D’où débagoulent ces barriques de vin et ces dames-jeannes d’alcool ? Eh pardi ! de la crèche où le vieil ivrogne cuve son salaire !

 

— « Cocorico ! »

 

Défilent encore, pêle-mêle d’un carnaval unique, des orgies de fleurs, un pensionnat de poupées, des nids d’oiseaux, des singes, des négrillons, des pyramides de blé, des collines de beurre, des trésors découverts, une grosse caisse et des tambours, des premières communions, des tirages au sort, une troupe de saltimbanques, une douzaine d’oncles d’Amérique, plusieurs châteaux en Espagne, des grottes merveilleuses, un sabbat de squelettes, des escouades de phallus, un navire attaqué par des corsaires, des pages d’histoire, une danse d’anthropophages, des pêches miraculeuses, des mers de glace, des colères de Vésuve, une collision de locomotives, des voyages aériens et sous-marins, un paradis terrestre, un déluge universel, le Juif errant, deux fins-du-monde et trois jugements derniers.

 

— « Cocorico ! »

 

Toute cette folle foire bariolée de la Chimère se hâte en tableaux de lanterne magique sur le linge étendu par l’aube et peu à peu se fond sous l’altière étoile du matin.

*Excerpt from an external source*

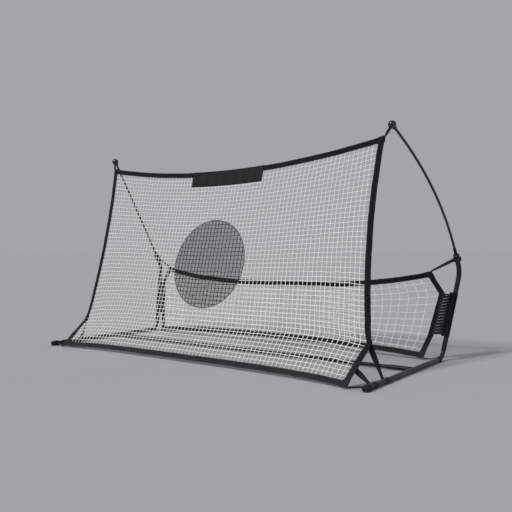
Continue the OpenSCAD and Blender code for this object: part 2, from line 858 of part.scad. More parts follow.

Dès lors les tons de la palette fantastique du sommeil retournent s’éparpiller à travers la Nature, qui derechef les absorbe et se les approprie. « Rien ne se perd, rien ne se crée. » La nuit, les couleurs de la vie s’effacent aux fins de s’utiliser aux abstractions du rêve ; le jour arrivé, elles reprennent leur office dans l’ordre des réalités, et le rouge de ces flammes infernales se restitue aux coquelicots, de même que les soies changeantes de cette cour impériale se travestissent en un pan de l’aurore qui jaillit, l’orgie de la métaphysique se réglementant dans les cadres et les classifications de la physique.

 

La cloche du réveil angélise l’espace.

 

Le village s’étire, bâille, surgit, s’habille et tend la main, qui vers l’aiguille, qui vers le fuseau, qui vers le battoir, qui vers la houlette, qui vers la férule, qui vers le calice, qui vers la bouteille, qui vers le pis de vache, qui vers la corde du puits, qui vers la pioche, qui vers la charrue, qui vers l’aviron, qui vers le gouvernail, qui vers l’aumône, qui vers le bâton de pèlerin, qui vers l’ombre suprême.

 

Alors, du soleil plein le carrefour, je descends m’asseoir sur la borne où ne put s’asseoir le Juif errant, et je cueille un bleuet qui fut peut-être l’œil joli de la blonde princesse à la robe de perles qui passa tout à l’heure en une apothéose de sourires.